Among the eight Bevatron visitors is a married couple. The husband has long suspected that his wife, Marsha, is a Communist, but she has sworn to him that she isn’t. Now he begins to have doubts again. Once the secretary’s paranoid universe has in effect self-destructed—transforming the husband and wife into giant insects that devour the others—the world changes again … into one governed by the vision of a militant Communist. Obviously recalling the stories Olive Holt had told him when he was a child and what Kleo’s socialist friends had been telling him, Phil threw himself into this chapter body and soul: it is a capitalist nightmare, with bloodsucking industrialists, fascist gangs, blacks lynched on every street corner, towns ruled by gangsters, hordes of starving children rummaging through the garbage—here was how a card-carrying Communist viewed America.

But which one of the group is the Communist? From which of them does the grotesque and terrifying vision emanate? Naturally, suspicion falls on Marsha, whom the chief of security at the Bevatron facility had accused of being a Communist from the very beginning. Even her husband becomes persuaded that she has been lying to him all these years.

Here Phil exaggerates things more than a little; his political differences with Kleo were never quite so dramatic as this. Still, he wanted the book to turn on the identification of the mysterious Communist. As he typed out the last chapter (a mere two weeks after he had begun the novel), he imagined George Scruggs reading it. Phil wondered whether Scruggs would guess how the story turns out. Would he suspect that the Communist proves not to be Marsha, who is basically a good-hearted left-wing activist, but instead the very man who had been so ready to accuse her of being one—the chief of security, the head witch-hunter himself, a man who only pretends to be obsessed with rooting out Commies?

*   *   *

When Eye in the Sky was published the following year, in 1957, Phil sent one of the three copies his editor had given him to his friend in the FBI. Joe McCarthy had recently died of cirrhosis; a series of Supreme Court decisions had put an end to the witch-hunts. George Scruggs had not been to see Phil for some time, but after he received the book he came for a visit, to thank Phil and to tell him what he thought of it.
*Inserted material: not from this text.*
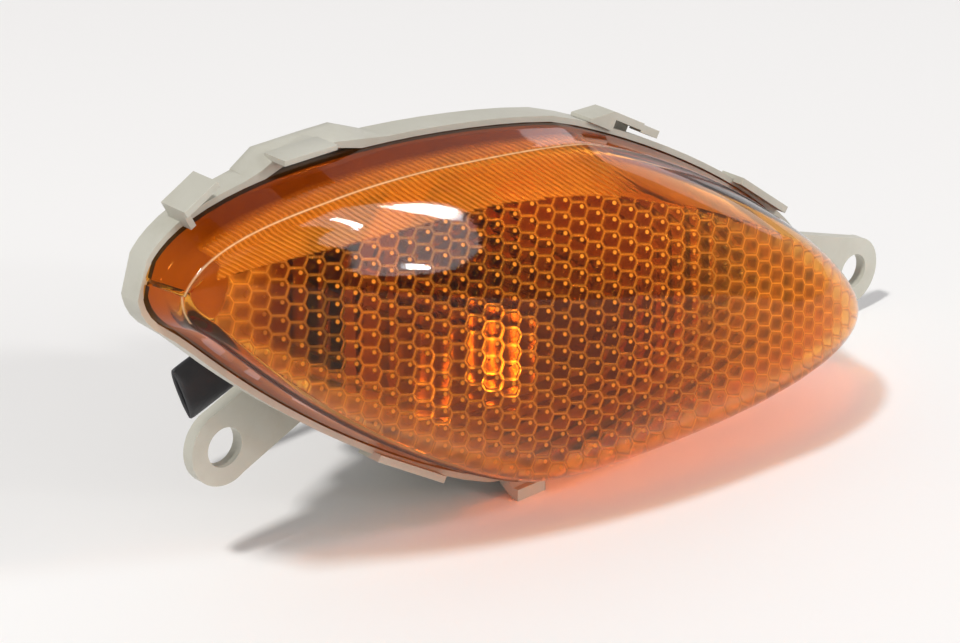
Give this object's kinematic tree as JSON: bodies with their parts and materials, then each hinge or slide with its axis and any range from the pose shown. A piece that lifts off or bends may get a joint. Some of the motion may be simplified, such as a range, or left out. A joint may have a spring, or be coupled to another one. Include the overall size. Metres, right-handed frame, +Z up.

Apparently Scruggs didn’t understand a fair number of even the more obvious political references, to say nothing of the novel’s philosophical dimensions. Phil tried to explain the difference between koinos kosmos and idios kosmos, to no avail. The only thing that interested Scruggs was the scientific plausibility of the premise: was this kind of psychological domination really possible? Phil couldn’t resist the temptation to pull Scruggs’s leg one last time. Recalling the naive attempt he had made a few years earlier to communicate with the Russian physicist, he declared that he was engaged in a correspondence on this very subject with Professor Alexander Topchev of the Soviet Academy of Sciences.

Scruggs said he knew.

Now it was Phil’s turn to wonder who was taking whom for a ride.